Mevsim başında destAr-Theatre’ın sahnelediği ikinci yeni oyun ‘Di Tuwaletê de’, ‘Dil Kuşu’ gibi tek kişilik bir performans. Dramaturg Berfîn Zenderlioğlu metnin Kürt edebiyatında önemli bir yeri olan Rênas Jiyan’ın Di Tuwaletê de oyunundaki Xwekuj karakterinin monologlarından oluştuğunu, yazarın, dramatik bir kurgusu olan ve dört farklı karakterin monologlarından oluşan oyuna, dilenirse her bir karakterin tek kişilik oyun şeklinde tasarlanabileceği notunu düşerek oynanmakta olan metni olanaklı kıldığını anlattı.

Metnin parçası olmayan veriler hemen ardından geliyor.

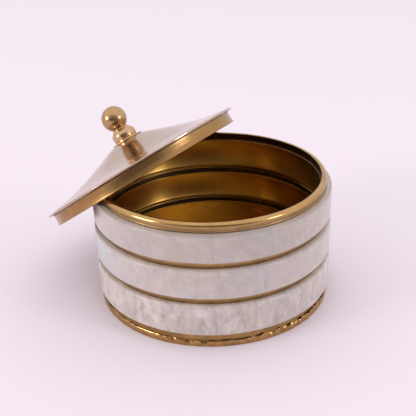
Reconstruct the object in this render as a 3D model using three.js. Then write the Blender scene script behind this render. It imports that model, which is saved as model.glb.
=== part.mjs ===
// Round brass trinket box faced with three rows of mother-of-pearl tiles.
// Its pagoda-shaped lid leans across the rim, with one side hanging outside the box.
// Millimetres, +Z up. The origin is the middle of the underside.
import * as THREE from "three";

// ---- driving dimensions -------------------------------------------------------------------
const TILE_R = 38; // outside of the tiles, which sets the size of the whole box
const TILE_ROWS = [[4.5, 14.3], [16.9, 26.1], [28.7, 37.5]]; // low and high edge of each row
const TILES_PER_ROW = 8;
const TILE_THICK = 1.9;
const GAP = 0.3; // between pieces that touch
const SHEET = 0.6; // brass sheet of the wall
const BEAD_OUT = 0.7; // how far the beads between the rows stand out of the wall
const ROLL_R = 1.2; // outside radius of the rolled rim
const BASE_THICK = 1.1;
const FOOT_HIGH = 2.1; // height of the base plate's upturned edge, which is the foot
const FLANGE_OUT = 1.6; // how far the base plate stands out past the wall
const BALL_R = 4.25;
const STUD_R = 1.5;
const SKIRT_DEPTH = 3.7;
const SKIRT_CLEAR = 0.4; // between the lid's skirt and the mouth of the box, all round
const BRIM_OVER = 1.6; // how far the brim reaches past the skirt
const LID_SHEET = 0.5; // spun brass of the lid
const LEAN_TILT = 35.4; // degrees that the lid leans over
const LEAN_TOWARDS = 147.5; // degrees round from +X, the way that the lid has slid off
const LEAN_SLIDE = 25.45; // from the box's axis to the middle of the skirt's lower edge
const LEAN_HEIGHT = 34.75; // of that same point

// ---- worked out from them -----------------------------------------------------------------
const WALL_OUT = TILE_R - TILE_THICK - GAP; // outside of the plain wall
const WALL_IN = WALL_OUT - SHEET;
const ROW_TOP = TILE_ROWS[TILE_ROWS.length - 1][1];
const ROLL_AT = [WALL_OUT - 0.6, ROW_TOP + 1.7]; // middle of the rolled rim's section
const MOUTH_R = ROLL_AT[0] - ROLL_R; // radius of the mouth, inside the roll
const BASE_R = WALL_OUT + FLANGE_OUT;
const SKIRT_OUT = MOUTH_R - SKIRT_CLEAR;
const BRIM_R = SKIRT_OUT + BRIM_OVER;
const CONE_TOP = SKIRT_DEPTH + 9.15; // height of the flat that carries the finial, above the skirt's edge
const BALL_AT = CONE_TOP + 8.2; // height of the ball's middle above the skirt's edge

const BRASS = { color: 0xb08d57, metalness: 1, roughness: 0.3 };
const OLD_BRASS = { color: 0x8a6428, metalness: 1, roughness: 0.45 };
const PEARL = { color: 0xd6d0cf, metalness: 0, roughness: 0.25 };

// ---- shared helpers -----------------------------------------------------------------------
const rad = THREE.MathUtils.degToRad;

// Points [radius, height] along an arc, angles in degrees from the outward direction.
function arc(middle, radius, from, to, steps) {
  return Array.from({ length: steps + 1 }, (_, i) => {
    const angle = rad(from + ((to - from) * i) / steps);
    return [middle[0] + radius * Math.cos(angle), middle[1] + radius * Math.sin(angle)];
  });
}

// Turned solid from an outline of [radius, height] points, anticlockwise seen with radius
// to the right. An outline that touches the axis starts and ends on it; any other is closed.
function turned(outline, segments) {
  const onAxis = outline[0][0] === 0;
  const points = (onAxis ? outline : [...outline, outline[0]]).map((p) => new THREE.Vector2(...p));
  return new THREE.LatheGeometry(points, segments);
}

// Block bent round the box's axis, between two radii, two heights and two angles in degrees.
function bentBlock(innerR, outerR, low, high, from, to, steps) {
  const shape = new THREE.Shape();
  shape.absarc(0, 0, outerR, rad(from), rad(to), false);
  shape.absarc(0, 0, innerR, rad(to), rad(from), true);
  const block = new THREE.ExtrudeGeometry(shape, {
    depth: high - low, bevelEnabled: false, curveSegments: steps,
  });
  return block.translate(0, 0, low);
}

function piece(name, geometry, look) {
  const mesh = new THREE.Mesh(geometry, new THREE.MeshStandardMaterial(look));
  mesh.name = name;
  return mesh;
}

// LatheGeometry turns about Y, so the turned pieces are stood up on +Z.
function turnedPiece(name, outline, look, segments = 60) {
  return piece(name, turned(outline, segments).rotateX(Math.PI / 2), look);
}

// ---- the box ------------------------------------------------------------------------------
// Wall of one sheet: a bead pressed outwards between each two rows, and the rim rolled over.
function wallShell() {
  const beadHalf = (TILE_ROWS[1][0] - TILE_ROWS[0][1]) / 2 - GAP;
  const outside = [[WALL_OUT, BASE_THICK + GAP]];
  const inside = [[WALL_IN, BASE_THICK + GAP]];
  for (let row = 1; row < TILE_ROWS.length; row++) {
    const middle = (TILE_ROWS[row - 1][1] + TILE_ROWS[row][0]) / 2;
    for (const [line, plain] of [[outside, WALL_OUT], [inside, WALL_IN]]) {
      line.push(
        [plain, middle - beadHalf],
        [plain + BEAD_OUT, middle - beadHalf + 0.4],
        [plain + BEAD_OUT, middle + beadHalf - 0.4],
        [plain, middle + beadHalf],
      );
    }
  }
  outside.push([WALL_OUT, ROW_TOP], ...arc(ROLL_AT, ROLL_R, -50, 178, 10));
  inside.push([WALL_IN, ROW_TOP], ...arc(ROLL_AT, ROLL_R - SHEET, -80, 168, 9));
  return turnedPiece("wall_shell", [...outside, ...inside.reverse()], OLD_BRASS);
}

// Shallow pan under the wall, whose upturned edge stands out as the foot.
function basePlate() {
  const inner = WALL_OUT + GAP;
  const outline = [
    [0, 0], [BASE_R - 0.3, 0], [BASE_R, 0.3], [BASE_R, FOOT_HIGH - 0.3], [BASE_R - 0.3, FOOT_HIGH],
    [inner, FOOT_HIGH], [inner, BASE_THICK], [0, BASE_THICK],
  ];
  return turnedPiece("base_plate", outline, OLD_BRASS);
}

// Band of metal that fills the corner between the foot's edge and the lowest row of tiles.
function footFillet() {
  const inner = WALL_OUT + GAP;
  const low = FOOT_HIGH + GAP;
  const high = TILE_ROWS[0][0] - GAP;
  const outline = [[inner, low], [inner + 0.8, low], [inner + 0.8, high - 0.4], [inner + 0.5, high], [inner, high]];
  return turnedPiece("foot_fillet", outline, OLD_BRASS);
}

// Each row starts half a tile on from the one below, so the seams don't line up.
function pearlTiles() {
  const pitch = 360 / TILES_PER_ROW;
  const seam = THREE.MathUtils.radToDeg(GAP / TILE_R);
  return TILE_ROWS.flatMap(([low, high], row) =>
    Array.from({ length: TILES_PER_ROW }, (_, i) => {
      const from = pitch * (i + row / 2) + seam / 2;
      const block = bentBlock(TILE_R - TILE_THICK, TILE_R, low, high, from, from + pitch - seam, 6);
      return piece(`pearl_row${row + 1}_tile${i + 1}`, block, PEARL);
    }),
  );
}

// ---- the lid, made upright with its skirt's lower edge at height 0 -------------------------
// Upper side of the lid as [radius, height above the skirt's top], from the brim to the flat.
const LID_SLOPE = [
  [BRIM_R, 0.75], [31.6, 1.45], [26.6, 2.2], [20, 3.95], [13.3, 6.25], [8.6, 8.0], [6.1, 8.85],
  [5.0, CONE_TOP - SKIRT_DEPTH],
];

function lidCone() {
  const above = LID_SLOPE.map(([r, h]) => [r, SKIRT_DEPTH + h]);
  const below = LID_SLOPE.slice(1).reverse().map(([r, h]) => [r, SKIRT_DEPTH + h - LID_SHEET]);
  const outline = [
    ...below, [BRIM_R - 0.15, SKIRT_DEPTH + 0.25], [BRIM_R, SKIRT_DEPTH + 0.35],
    ...above, [STUD_R + GAP, CONE_TOP], [STUD_R + GAP, CONE_TOP - LID_SHEET],
  ];
  return turnedPiece("lid_cone", outline, BRASS);
}

function lidSkirt() {
  const inner = SKIRT_OUT - 0.8;
  const top = SKIRT_DEPTH;
  const outline = [
    [inner, 0.15], [inner + 0.15, 0], [SKIRT_OUT - 0.15, 0], [SKIRT_OUT, 0.15],
    [SKIRT_OUT, top - 0.1], [inner, top],
  ];
  return turnedPiece("lid_skirt", outline, BRASS);
}

// Turned stem: stud through the cone, foot disc, straight-sided bead, neck, and a dish for the ball.
function finialStem() {
  const foot = CONE_TOP + GAP;
  const outline = [
    [0, CONE_TOP - 5], [STUD_R - 0.3, CONE_TOP - 5], [STUD_R, CONE_TOP - 4.7], [STUD_R, foot],
    [5.25, foot], [5.45, foot + 0.2], [5.25, foot + 0.4], [3.6, foot + 0.5],
    [4.0, foot + 0.9], [4.1, foot + 1.6], [4.0, foot + 2.4], [3.1, foot + 3.2],
    [2.4, foot + 3.7],
    ...arc([0, BALL_AT], BALL_R + GAP, -60, -90, 4),
  ];
  outline[outline.length - 1][0] = 0;
  return turnedPiece("finial_stem", outline, BRASS, 28);
}

function finialBall() {
  const outline = arc([0, BALL_AT], BALL_R, -90, 90, 12);
  outline[0][0] = 0;
  outline[outline.length - 1][0] = 0;
  return turnedPiece("finial_ball", outline, BRASS, 24);
}

// Ring under the cone's flat, which spreads the nut's grip.
function finialWasher() {
  const top = CONE_TOP - LID_SHEET - GAP;
  const bore = STUD_R + GAP;
  return turnedPiece("finial_washer", [[bore, top - 0.5], [3.2, top - 0.5], [3.2, top], [bore, top]], BRASS, 24);
}

function finialNut() {
  const top = CONE_TOP - LID_SHEET - GAP - 0.5 - GAP;
  const shape = new THREE.Shape(
    Array.from({ length: 6 }, (_, i) => new THREE.Vector2(3 * Math.cos(rad(60 * i)), 3 * Math.sin(rad(60 * i)))),
  );
  shape.holes.push(new THREE.Path().absarc(0, 0, STUD_R + GAP, 0, 2 * Math.PI, true));
  const nut = new THREE.ExtrudeGeometry(shape, { depth: 1.6, bevelEnabled: false, curveSegments: 12 });
  return piece("finial_nut", nut.translate(0, 0, top - 1.6), BRASS);
}

// Carries the upright lid to where it leans across the rim.
function leanOver(meshes) {
  const away = new THREE.Vector3(Math.cos(rad(LEAN_TOWARDS)), Math.sin(rad(LEAN_TOWARDS)), 0);
  const hinge = new THREE.Vector3(0, 0, 1).cross(away);
  const place = new THREE.Matrix4().makeRotationAxis(hinge, rad(LEAN_TILT));
  place.setPosition(away.multiplyScalar(LEAN_SLIDE).setZ(LEAN_HEIGHT));
  for (const mesh of meshes) mesh.geometry.applyMatrix4(place);
  return meshes;
}

const box = new THREE.Group();
box.name = "trinket_box";
box.add(
  wallShell(), basePlate(), footFillet(), ...pearlTiles(),
  ...leanOver([lidCone(), lidSkirt(), finialStem(), finialBall(), finialWasher(), finialNut()]),
);

export default box;
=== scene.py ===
import math
import random

import bmesh
import bpy
from mathutils import Matrix, Vector, noise


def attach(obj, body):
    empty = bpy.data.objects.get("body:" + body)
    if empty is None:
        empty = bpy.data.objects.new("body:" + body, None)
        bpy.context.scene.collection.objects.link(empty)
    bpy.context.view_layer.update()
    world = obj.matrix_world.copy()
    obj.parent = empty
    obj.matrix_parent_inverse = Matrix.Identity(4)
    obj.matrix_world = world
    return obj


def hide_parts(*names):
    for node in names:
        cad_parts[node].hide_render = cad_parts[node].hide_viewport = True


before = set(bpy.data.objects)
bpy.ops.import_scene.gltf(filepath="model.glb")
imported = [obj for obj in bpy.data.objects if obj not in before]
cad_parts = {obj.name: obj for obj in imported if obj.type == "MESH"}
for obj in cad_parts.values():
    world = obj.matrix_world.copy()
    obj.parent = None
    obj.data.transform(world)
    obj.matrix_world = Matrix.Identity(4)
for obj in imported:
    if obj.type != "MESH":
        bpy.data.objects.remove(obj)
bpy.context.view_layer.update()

# ---- sizes, in millimetres, as the solid frame has them ------------------------------------
MM = 0.001
TILE_R = 38.0
TILE_THICK = 1.9
TILE_ROWS = ((4.5, 14.3), (16.9, 26.1), (28.7, 37.5))
GROOVES = ((13.8, 16.4), (25.4, 28.2))  # the bead's hollow side, seen inside the box
TOP_ROW = len(TILE_ROWS) - 1
TILES_PER_ROW = 8
TILE_BACK = TILE_R - TILE_THICK
SEAM = 0.0004  # radians between two tiles
WALL_OUT = 35.8
WALL_IN = 35.2
BAND_IN = 36.1  # inside of the brass band above the foot
ROLL_AT = (35.2, 39.2)  # middle of the rolled rim's section
ROLL_R = 1.2
BASE_R = 37.4
BASE_THICK = 1.1
FOOT_HIGH = 2.1
WORKED_FROM = 37.0  # the foot is hand-worked outside this radius
ROUGHEST_AT = math.radians(312)  # the side of the foot with the most lumps
SKIRT_DEPTH = 3.7
SKIRT_OUT = 33.6
BRIM_R = 35.2
LID_SHEET = 0.5
CONE_TOP = 12.85  # flat that carries the finial, above the skirt's edge
BALL_AT = 21.05  # middle of the ball, above the skirt's edge
BALL_R = 4.25
STUD_R = 1.5
LEAN_TILT = 35.4  # degrees
LEAN_TOWARDS = 147.5  # degrees round from +X
LEAN_SLIDE = 25.45  # from the box's axis to the middle of the skirt's edge
LEAN_HEIGHT = 34.75  # of that middle, above the table

# ---- finish, shared by every brass ---------------------------------------------------------
PATCH_ROUGHNESS = 0.08  # how much rougher the dull patches are
LINE_ROUGHNESS = 0.08  # how much rougher the spun lines are
SMOOTHEST = 0.04
LINE_DEPTH = 0.00003  # metres
SCRATCHES_PER_MM = 0.9
SCRATCH_WIDTH = 0.012
SCRATCH_DEPTH = 0.2  # against the spun lines


# ---- mesh helpers --------------------------------------------------------------------------
def rounded(corners, steps=5):
    """Outline points from corners (r, z, fillet radius); a corner with no fillet stays sharp."""
    out = []
    count = len(corners)
    for i, corner in enumerate(corners):
        here = Vector(corner[:2])
        fillet = corner[2] if len(corner) > 2 else 0
        if not fillet:
            out.append(tuple(here))
            continue
        before = Vector(corners[i - 1][:2]) - here
        after = Vector(corners[(i + 1) % count][:2]) - here
        turn = before.angle(after)
        reach = min(fillet / math.tan(turn / 2), before.length * 0.49, after.length * 0.49)
        start, end = here + before.normalized() * reach, here + after.normalized() * reach
        for k in range(steps + 1):
            t = k / steps
            out.append(tuple(start * (1 - t) ** 2 + here * 2 * t * (1 - t) + end * t * t))
    return out


def arc(middle, radius, start, end, steps):
    """Points along an arc of the section, angles in degrees from the outward direction."""
    points = []
    for k in range(steps + 1):
        a = math.radians(start + (end - start) * k / steps)
        points.append((middle[0] + radius * math.cos(a), middle[1] + radius * math.sin(a)))
    return points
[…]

Mîrza Metin ve Berfin Zenderlioğlu, Kürtçe tiyatro yaparak politik bir görüş belirliyorlar. Di Tuwaletê de, bu politik görüşe, bu kez aynanın içinden dışına bakan farklı bir bakış açısı getiriyor. Çoğunlukla bizim ötekileştirdiğimiz biri, cehaletinin ve içine kapanmışlığının penceresinden ‘sosyetik’ olarak nitelediği bizleri ötekileştirerek kendi felâketine sebep oluyor. Berfin Zenderlioğlu, Jiyan’ın monologlarından en az politik olanı seçerek, asıl sorunun cehalet olduğunun altını başarıyla çizerken, ‘Kürt’ dediğimiz varlığın, uzaydan gelen bir yaratık olmadığını, sizin bizim gibi duyguları olan, acı çekebilen, hatalarının pişmanlığı yüzünden kahrolan bir ‘insan’ olduğunu da vurguluyor.
Sevecen bir abiden, giderek yasaklayıcı maço ağabeye dönüşen, anlamaya çalışmaktansa düşman kabul ettiği ‘öteki’ne nefreti vahşete dönüşen genç adamın hikâyesi, Kürtçe anlatılmasa, Orta Anadolu’daki, Karadeniz’deki ya da İstanbul varoşlarındaki herhangi bir kökenden insanın öyküsü olabilirdi.
Berfin oyunu kendi kaleme aldığı “…olmasaydı bu kadar acı çeker miydim?” sorusuyla bitirirken cehaletle etik ilişkilerini sorgulayarak trajediyi evrensel bir boyuta taşıyor.
Metîn’in sahnelemesinin tuvalet taşı dışında dekorsuz ve aksesuarsız oyuna getirdiği başarılı tiyatro duygusunu ve Alan Ciwan’ın etkileyici yorumunu da unutmayalım.
Sezon başının ilginç çalışmalarından. Her salı Şermola’da.